__Supplied material__.
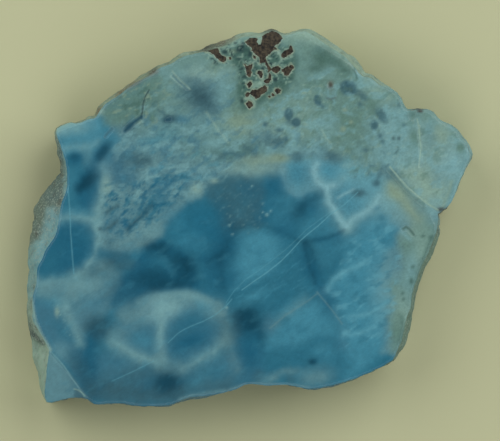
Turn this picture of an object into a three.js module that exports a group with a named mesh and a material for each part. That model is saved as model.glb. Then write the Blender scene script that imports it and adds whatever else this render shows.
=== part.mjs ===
// A polished slab of larimar, the blue pectolite of volcanic rock. It is one piece of stone: a sawn and
// polished face, a sawn back, and the rough natural side of the stone left standing all round between them.
//
// Millimetres, +Z up. The slab lies on its sawn back with the polished face up. The origin is under the
// middle of the slab, on the surface that it lies on.

import * as THREE from "three";
import { mergeVertices } from "three/addons/utils/BufferGeometryUtils.js";

// Sizes of the slab, in millimetres
const THICKNESS = 13;
const STATION_SPACING = 0.85; // between the places along the edge where the side is shaped
const SIDE_STEPS = 13; // from the back up to the polished face

// Form of the rough side, in millimetres unless it says otherwise
const BELLY_DEPTH = 7; // how far below the polished face the side stands out most
const BACK_SHARE = 0.5; // share of that standing out that is left where the back is sawn
const UNDERCUT = 1.4; // the most that the side leans in again below that
const UNDERCUT_LENGTH = 16; // length over which the leaning changes
const LUMP_SIZE = 4.6;
const FACET_SIZE = 7;
const LUMP_SHARE = 0.45; // the rest of the relief is broken facets
const RELIEF_MIDDLE = 0.25; // where the relief's middle lies between a lump's top, 0, and a deep crease, 1
const CRISP_DEPTH = 1.4; // the relief fades out over this depth, up to the polished edge
const NORMAL_REACH = 5; // stations each way that the outward direction is taken over

const STONE_COLOUR = 0x2c7291;

// The edge of the polished face, anticlockwise from the lower left tip. Each corner is x, y and how far the
// rough side stands out beyond it lower down. Relief is the height of the lumps and facets on that stretch.
const STRETCHES = [
  {
    name: "lower edge, a clean break",
    relief: 1.0,
    corners: [
      [-34.4, -31.4, 0.3],
      [-31.6, -31.0, 0.1],
      [-30.3, -30.7, 0.1],
      [-27.7, -30.8, 0.1],
      [-26.2, -31.8, 0.1],
      [-24.8, -31.7, 0.1],
      [-21.2, -31.7, 0.1],
      [-18.2, -32.2, 0.1],
      [-16.7, -32.1, 0.1],
      [-13.8, -32.0, 0.1],
      [-11.6, -31.2, 0.1],
      [-10.5, -30.7, 0.2],
      [-8.0, -30.5, 0.3],
      [-4.9, -30.0, 0.3],
      [-2.2, -29.3, 0.2],
      [-0.7, -28.5, 0.1],
      [0.5, -28.4, 0.1],
      [3.1, -28.7, 0.1],
      [6.1, -28.5, 0.1],
      [7.5, -28.7, 0.1],
      [10.5, -29.2, 0.1],
      [13.6, -28.7, 0.1],
      [18.4, -27.3, 0.1],
      [23.3, -25.0, 0.4],
      [24.5, -24.2, 0.5],
    ],
  },
  {
    name: "right flank",
    relief: 1.6,
    corners: [
      [25.3, -22.4, 1.1],
      [25.9, -21.2, 1.2],
      [26.7, -17.5, 1.1],
      [27.5, -15.1, 1.1],
      [27.8, -12.8, 1.1],
      [28.2, -11.6, 1.0],
      [29.4, -8.2, 1.0],
      [30.6, -5.8, 1.0],
      [31.5, -3.4, 0.9],
      [31.9, -2.2, 0.8],
      [32.2, 0.0, 0.5],
      [32.1, 0.6, 0.4],
    ],
  },
  {
    name: "right lobe",
    relief: 1.3,
    corners: [
      [33.4, 1.4, 0.5],
      [34.7, 3.1, 0.5],
      [35.6, 5.8, 0.5],
      [36.5, 7.5, 0.5],
      [36.7, 8.3, 0.5],
      [37.5, 10.2, 0.5],
      [36.8, 12.6, 0.5],
      [36.0, 13.3, 0.5],
      [35.2, 14.8, 0.5],
      [34.5, 15.4, 0.4],
      [32.6, 16.2, 0.4],
      [30.9, 17.9, 0.4],
      [28.8, 18.3, 0.4],
      [27.0, 18.0, 0.4],
    ],
  },
  {
    name: "upper right slope",
    relief: 1.5,
    corners: [
      [25.2, 20.9, 0.5],
      [23.3, 22.1, 0.5],
      [22.4, 22.3, 0.5],
      [20.4, 23.8, 0.5],
      [19.6, 23.8, 0.5],
      [19.0, 24.1, 0.8],
      [17.8, 25.6, 1.1],
      [16.3, 27.2, 1.1],
      [13.3, 29.2, 1.1],
      [9.5, 31.6, 1.0],
      [8.5, 31.5, 0.9],
    ],
  },
  {
    name: "crown with the dark inclusions",
    relief: 1.9,
    corners: [
      [6.0, 30.8, 0.5],
      [3.8, 31.7, 0.4],
      [1.9, 30.6, 0.8],
      [0.9, 30.7, 1.0],
      [-1.4, 30.5, 1.1],
      [-3.6, 29.3, 1.3],
      [-4.8, 28.9, 1.2],
      [-9.4, 27.7, 0.5],
      [-10.5, 27.5, 0.5],
      [-12.3, 26.7, 0.5],
      [-13.0, 26.1, 0.5],
    ],
  },
  {
    name: "upper left slope",
    relief: 1.5,
    corners: [
      [-15.3, 25.3, 0.5],
      [-16.7, 24.2, 0.7],
      [-19.7, 22.6, 0.7],
      [-22.3, 20.6, 0.8],
      [-24.0, 19.5, 0.5],
      [-25.2, 18.4, 0.7],
      [-26.1, 16.9, 0.5],
      [-27.0, 16.7, 0.4],
      [-29.2, 15.9, 0.4],
      [-30.4, 16.0, 0.4],
    ],
  },
  {
    name: "left flank, where the crust bulges out",
    relief: 1.9,
    corners: [
      [-32.8, 14.8, 0.6],
      [-32.4, 13.1, 0.8],
      [-31.7, 11.1, 1.0],
      [-31.1, 9.0, 1.3],
      [-30.9, 5.6, 2.4],
      [-31.1, 4.4, 3.1],
      [-31.9, 2.2, 4.1],
      [-32.3, -0.2, 4.6],
      [-32.8, -2.9, 4.3],
      [-34.3, -5.2, 3.2],
      [-35.4, -7.5, 2.4],
      [-36.0, -8.6, 1.9],
      [-36.1, -11.2, 1.9],
      [-36.8, -13.8, 1.0],
      [-36.8, -16.2, 0.9],
      [-36.8, -17.3, 0.8],
      [-35.0, -20.6, 2.0],
      [-34.0, -22.7, 2.9],
      [-34.3, -25.0, 2.2],
      [-34.4, -26.2, 1.8],
    ],
  },
];

// Noise, the same on every run

// A number from 0 to 1 that belongs to a whole-numbered place. The salt gives a second, different number there.
function scatter(i, j, k, salt) {
  const wave = Math.sin(i * 127.1 + j * 311.7 + k * 74.7 + salt * 53.3) * 43758.5453;
  return wave - Math.floor(wave);
}

// Smooth noise along a line, from 0 to 1.
function roll(position, salt) {
  const cell = Math.floor(position);
  const ease = THREE.MathUtils.smoothstep(position - cell, 0, 1);
  return THREE.MathUtils.lerp(scatter(cell, 0, 0, salt), scatter(cell + 1, 0, 0, salt), ease);
}

// The nearest scattered seed to a point: the seed's cell, and the way from the seed to the point in seed spacings.
function nearestSeed(point, spacing) {
  const place = point.clone().divideScalar(spacing);
  const home = place.clone().floor();
  let best = { distance: Infinity };
  for (let i = home.x - 1; i <= home.x + 1; i++) {
    for (let j = home.y - 1; j <= home.y + 1; j++) {
      for (let k = home.z - 1; k <= home.z + 1; k++) {
        const seed = new THREE.Vector3(i, j, k);
        seed.add(new THREE.Vector3(scatter(i, j, k, 1), scatter(i, j, k, 2), scatter(i, j, k, 3)));
        const away = place.clone().sub(seed);
        if (away.length() < best.distance) best = { distance: away.length(), away, cell: [i, j, k] };
      }
    }
  }
  return best;
}

// Rounded lumps that meet in creases: 0 on top of a lump, 1 in a deep crease.
function lumps(point) {
  return 1 - Math.sqrt(1 - Math.min(1, nearestSeed(point, LUMP_SIZE).distance) ** 2);
}

// Flat facets at odd tilts, with a ledge where two of them meet, from 0 to 1.
function facets(point) {
  const { away, cell } = nearestSeed(point, FACET_SIZE);
  const tilt = new THREE.Vector3(scatter(...cell, 5) - 0.5, scatter(...cell, 6) - 0.5, scatter(...cell, 7) - 0.5);
  return THREE.MathUtils.clamp(scatter(...cell, 4) + tilt.dot(away), 0, 1);
}

// The edge, walked round in even steps

// Every station holds its place on the polished edge, its flare and relief, and the way out of the stone there.
function walkTheEdge() {
  const corners = STRETCHES.flatMap((stretch) => stretch.corners);
  const reliefs = STRETCHES.flatMap((stretch) => stretch.corners.map(() => stretch.relief));
  const edge = new THREE.CatmullRomCurve3(
    corners.map(([x, y, flare]) => new THREE.Vector3(x, y, flare)),
    true,
    "centripetal",
  );
  edge.arcLengthDivisions = corners.length * 20;
  const count = Math.round(edge.getLength() / STATION_SPACING);
  const stations = Array.from({ length: count }, (_, i) => {
    const along = edge.getUtoTmapping(i / count);
    const { x, y, z } = edge.getPoint(along);
    const corner = Math.floor(along * corners.length);
    const next = (corner + 1) % corners.length;
    const relief = THREE.MathUtils.lerp(reliefs[corner], reliefs[next], along * corners.length - corner);
    return { x, y, flare: Math.max(z, 0), relief, run: i * STATION_SPACING };
  });
  stations.forEach((station, i) => {
    const ahead = stations[(i + NORMAL_REACH) % count];
    const behind = stations[(i - NORMAL_REACH + count) % count];
    station.out = new THREE.Vector2(ahead.y - behind.y, behind.x - ahead.x).normalize();
  });
  return stations;
}

// How far the side stands out from the polished edge at a station, at a height above the back.
function standsOut(station, height) {
  const depth = THICKNESS - height;
  const swell = Math.sin((Math.min(1, depth / BELLY_DEPTH) * Math.PI) / 2);
  const below = THREE.MathUtils.smoothstep(depth, BELLY_DEPTH, THICKNESS);
  const belly = swell * THREE.MathUtils.lerp(1, BACK_SHARE, below);
  const lean = UNDERCUT * roll(station.run / UNDERCUT_LENGTH, 8) * below;
  const point = new THREE.Vector3(station.x, station.y, height);
  const rough = lumps(point) * LUMP_SHARE + facets(point) * (1 - LUMP_SHARE);
  const crisp = THREE.MathUtils.smoothstep(depth, 0, CRISP_DEPTH);
  return station.flare * belly - lean - station.relief * (rough - RELIEF_MIDDLE) * crisp;
}

// The slab: the polished outline carried straight down to the back, with its side then moved in and out.
function slabGeometry() {
  const stations = walkTheEdge();
  const face = new THREE.Shape(stations.map(({ x, y }) => new THREE.Vector2(x, y)));
  const straight = new THREE.ExtrudeGeometry(face, { depth: THICKNESS, steps: SIDE_STEPS, bevelEnabled: false });
  straight.deleteAttribute("normal");
  straight.deleteAttribute("uv");
  const geometry = mergeVertices(straight);
  const places = geometry.getAttribute("position");
  for (let i = 0; i < places.count; i++) {
    const [x, y, height] = [places.getX(i), places.getY(i), places.getZ(i)];
    const gaps = stations.map((station) => Math.hypot(station.x - x, station.y - y));
    const station = stations[gaps.indexOf(Math.min(...gaps))];
    const out = standsOut(station, height);
    places.setXY(i, station.x + station.out.x * out, station.y + station.out.y * out);
  }
  geometry.computeBoundingBox();
  const middle = geometry.boundingBox.getCenter(new THREE.Vector3());
  geometry.translate(-middle.x, -middle.y, 0);
  geometry.computeVertexNormals();
  return geometry;
}

const stone = new THREE.MeshStandardMaterial({ color: STONE_COLOUR, roughness: 0.25, metalness: 0 });
const slab = new THREE.Mesh(slabGeometry(), stone);
slab.name = "larimar_slab";

const part = new THREE.Group();
part.add(slab);

export default part;
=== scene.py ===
# A polished slab of larimar, the blue pectolite of volcanic rock, lying on its sawn back. The slab is one
# stone: a polished face, a rough natural side and a sawn back, made as one mesh round the CAD solid.

import logging
import math
from dataclasses import dataclass
from enum import Enum

import bmesh
import bpy
import numpy as np
from mathutils import Matrix, Vector


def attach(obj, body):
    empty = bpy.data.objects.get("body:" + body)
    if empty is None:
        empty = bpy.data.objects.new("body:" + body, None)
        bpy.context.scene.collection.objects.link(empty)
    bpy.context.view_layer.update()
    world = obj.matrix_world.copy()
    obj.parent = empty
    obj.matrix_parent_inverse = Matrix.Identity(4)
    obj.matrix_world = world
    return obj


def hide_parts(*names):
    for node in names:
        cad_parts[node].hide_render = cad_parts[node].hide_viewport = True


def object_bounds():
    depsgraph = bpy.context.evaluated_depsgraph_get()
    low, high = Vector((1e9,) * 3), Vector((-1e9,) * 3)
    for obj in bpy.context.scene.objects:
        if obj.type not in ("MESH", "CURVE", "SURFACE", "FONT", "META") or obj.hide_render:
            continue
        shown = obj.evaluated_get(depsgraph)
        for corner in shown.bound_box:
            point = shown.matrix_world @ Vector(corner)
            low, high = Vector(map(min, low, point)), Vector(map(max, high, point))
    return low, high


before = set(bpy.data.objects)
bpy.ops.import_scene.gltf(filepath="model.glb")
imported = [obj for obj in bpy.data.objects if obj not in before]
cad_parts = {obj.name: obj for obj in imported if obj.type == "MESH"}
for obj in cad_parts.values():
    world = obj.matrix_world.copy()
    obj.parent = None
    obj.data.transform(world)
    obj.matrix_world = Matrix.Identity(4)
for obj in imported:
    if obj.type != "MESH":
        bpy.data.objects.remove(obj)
CAD_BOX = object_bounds()

LOG = logging.getLogger("larimar")

# Units and the driving sizes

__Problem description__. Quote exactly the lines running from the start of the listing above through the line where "const SIDE_STEPS = 13;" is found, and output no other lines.

__Written solution__.
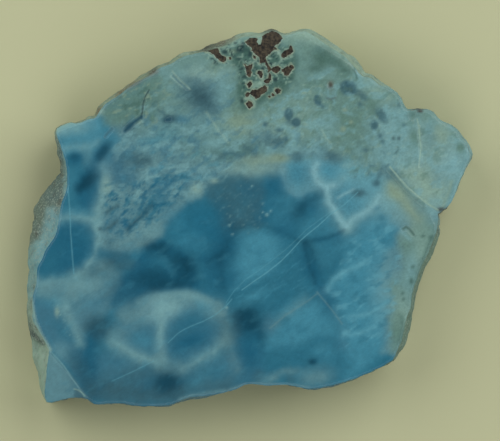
Turn this picture of an object into a three.js module that exports a group with a named mesh and a material for each part. That model is saved as model.glb. Then write the Blender scene script that imports it and adds whatever else this render shows.
=== part.mjs ===
// A polished slab of larimar, the blue pectolite of volcanic rock. It is one piece of stone: a sawn and
// polished face, a sawn back, and the rough natural side of the stone left standing all round between them.
//
// Millimetres, +Z up. The slab lies on its sawn back with the polished face up. The origin is under the
// middle of the slab, on the surface that it lies on.

import * as THREE from "three";
import { mergeVertices } from "three/addons/utils/BufferGeometryUtils.js";

// Sizes of the slab, in millimetres
const THICKNESS = 13;
const STATION_SPACING = 0.85; // between the places along the edge where the side is shaped
const SIDE_STEPS = 13; // from the back up to the polished face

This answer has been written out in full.